When New York Magazine published the article “Normcore: For Those Who Realize They’re One in 7 Billion” this past February, it unleashed a whirlwind of controversy and debate within the fashion world. “Normcore,” as the fashion trend was dubbed, is characterized by its adoption of severely normal fashion  — to the extent that it almost can’t be called “fashion” in the traditional sense anymore. New York Magazine describes it best as “stylized blandness.” Named for the character Norm from “Cheers,” the look focuses on unexceptional clothing choices that, honestly, look like something a dad from a 90s sitcom would wear. Birkenstock sandals, grey sweatshirts, white New Balance sneakers and light-wash Levi’s dad-jeans all bring to mind the image of Jerry Seinfeld or Chessy from “The Parent Trap.” The sitcom-dad trope of the late 90s has turned fashion icon; Bob Saget’s sartorial style is finally covetable and cutting edge.

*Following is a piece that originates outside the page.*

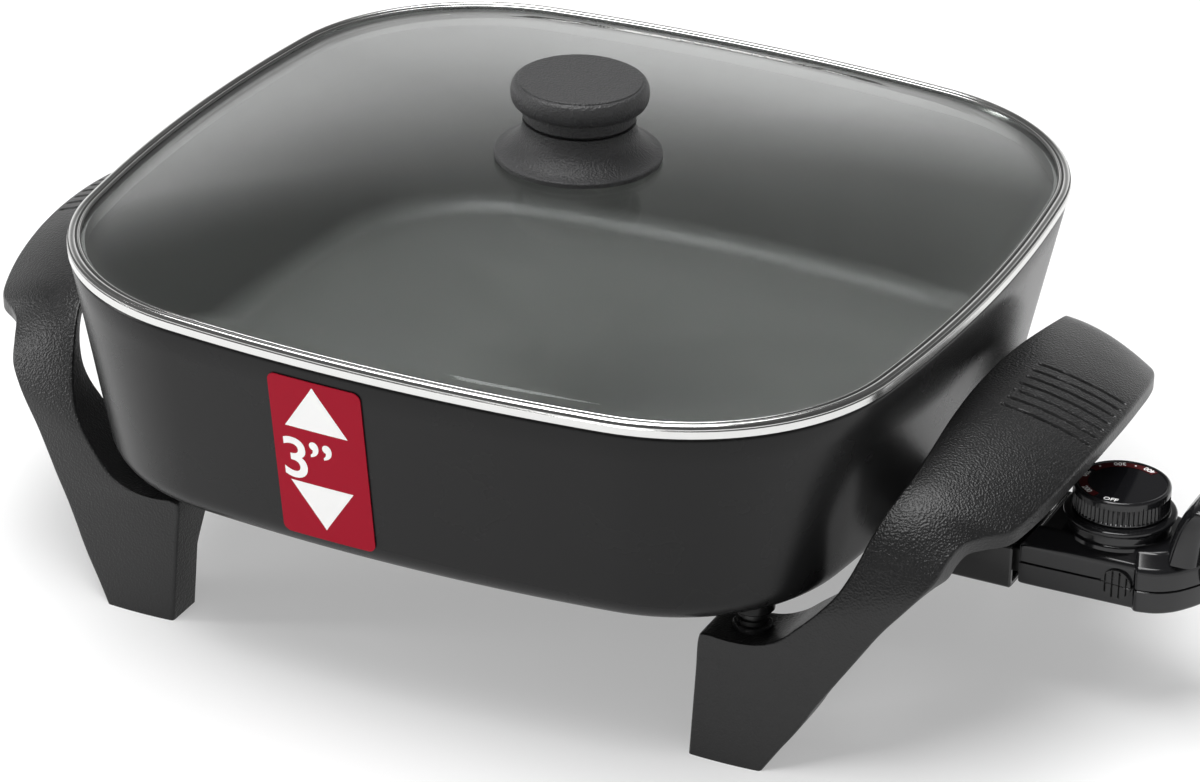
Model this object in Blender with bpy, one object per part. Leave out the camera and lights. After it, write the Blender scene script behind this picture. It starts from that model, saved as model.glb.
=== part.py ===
"""Square electric skillet: deep die-cast pan on two leg-and-grip mouldings, a
domed glass lid in a steel band, and a plug-in heat control with a probe.

Metres, +Z up, table at z = 0. +X points to the control, -Y to the front.
Lengths are measured from the middle of the pan. A last shift along X brings the
origin to the middle of the whole outline.
"""

import math

import bmesh
import bpy
from mathutils import Vector

for old in list(bpy.data.objects):
    bpy.data.objects.remove(old, do_unlink=True)

# Clearances
GAP = 0.0003
OVERRUN = 0.001

# Outline of the lid rim seen from above: a square with bowed sides
RIM_HALF = 0.160
SIDE_RADIUS = 0.669
CORNER_RADIUS = 0.0837
SIDE_STEPS = 4
CORNER_STEPS = 6

# Pan
PAN_UNDERSIDE_Z = 0.0575
PAN_FLOOR = 0.0045
PAN_DEPTH = 0.0744
PAN_WALL = 0.0032
PAN_LIP_INSET = 0.0005
PAN_LIP_ROUND = 0.0008
WALL_DRAFT = 0.20
FLOOR_ROUND_STEPS = 4
PAN_BASE_ROUND = 0.012
PAN_INNER_ROUND = 0.009
PAN_TOP_Z = PAN_UNDERSIDE_Z + PAN_FLOOR + PAN_DEPTH
PAN_FLOOR_Z = PAN_UNDERSIDE_Z + PAN_FLOOR

# Lid: steel band and domed glass
BAND_HEIGHT = 0.0053
BAND_SHEET = 0.0010
BAND_TOP_WIDTH = 0.0050
BAND_ROUND = 0.0009
SKIRT_DROP = 0.0044
SKIRT_INSET = 0.0053
GLASS_THICK = 0.0029
GLASS_EDGE_INSET = 0.0016
GLASS_RISE = 0.018
GLASS_HOLE_RADIUS = 0.0045
GLASS_BORDER_SHARE = 0.96
GLASS_DOME_POWER = 2.2
GLASS_ROUNDING_SHARE = 0.85
GLASS_RING_SHARES = (1.0, 0.96, 0.90, 0.80, 0.64, 0.42, 0.20)

# Lid knob, turned about the middle of the lid
KNOB_TOP_RADIUS = 0.0223
KNOB_DISC_RADIUS = 0.0248
KNOB_DISC_HEIGHT = 0.0090
KNOB_NECK_RADIUS = 0.0203
KNOB_NECK_HEIGHT = 0.0060
KNOB_FOOT_RADIUS = 0.0302
KNOB_FOOT_EDGE = 0.0020
KNOB_FOOT_RIM = 0.0027
KNOB_BASE_HEIGHT = 0.0138
KNOB_FOOT_ROUND = 0.0016
KNOB_BORE_RADIUS = 0.0027
KNOB_FLARE_POWER = 2.6
KNOB_FLARE_RISE_SHARES = (0.08, 0.22, 0.42, 0.68)
KNOB_DISC_REACH_SHARES = (0.70, 1.0, 1.0, 0.80)
KNOB_DISC_RISE_SHARES = (0.06, 0.30, 0.60, 0.88)
GASKET_RADIUS = 0.0140
GASKET_THICK = 0.0012
LID_SCREW_RADIUS = 0.0021
LID_SCREW_HEAD_RADIUS = 0.0045
LID_SCREW_HEAD = 0.0018
LID_SCREW_REACH = 0.0075
WASHER_RADIUS = 0.0080
WASHER_THICK = 0.0012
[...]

This isn’t the first time that NY Mag has been ahead of the curve when it comes to fashion and lifestyle trends. In 2010, they published an article about the death of the “hipster” as a sociocultural trend. In the article “What Was the Hipster?”, NY Mag asserted the “hipster” ideal had been “over” for years, while the rest of the world thought it was still very “in.” Since it has been almost four years since the NY Mag obituary featured a PBR can on display in a museum, the trendy and forward-thinking youth culture hasn’t had something this intriguing to glom onto and make its own.

On its surface, Normcore seems like the obvious choice to inherit the void left in the fashion and lifestyle world by Hipster-dom’s demise. Both are broader ideological concepts that manifest themselves most obviously as fashion choices. While hipster-culture embraced counterculture to the extreme and clothed itself in the outrageous, Normcore does the exact opposite by embracing our non-individuality and dressing in the most unobtrusive, unremarkable way possible. Hipster style was full of irony, but Normcore doesn’t take itself that seriously.

The fashion world has been showing signs of moving toward a Normcore-inspired aesthetic for the past few seasons, before the term Normcore was ever thought up. In 2012, Birkenstocks re-emerged on the runways as part of Celine and Giambattista Valli’s spring collections, and that year’s fall runways were awash with graphic sweatshirts straight out of an episode of “Boy Meets World.” In 2012, the style mavens tended to pair these overtly-normal, drab items with very high-end, fashion-forward pieces, with the mix of high-end and low-end providing an interesting contrast. Now, this type of outfit is being eschewed for a completely Normcore look. Instead of Birkenstocks peaking out from under a Stella McCartney dress, Birkenstocks are being worn with a graphic sweatshirt and high-waisted, stonewashed denim jeans.

And in a way, the idea behind Normcore is incredibly liberating. By embracing conformity when it comes to your clothes, you’re saying that you’re interesting and important without displaying that on your person. You don’t need to dress individualistically to be a fully-formed, interesting and valuable individual. In the face of fashion trends that have embraced individuality over the past decade — take Marc Jacobs’s skirts or Miroslava Duma’s fashion week ensembles, for example — embracing the unremarkable is somehow the most daring fashion trend of all. Normcore is about putting yourself out there without the mask of fashion as a defining characteristic of you as a person, and in that way, it is much more than just a fashion trend — it’s a lifestyle ideology that we should all embrace.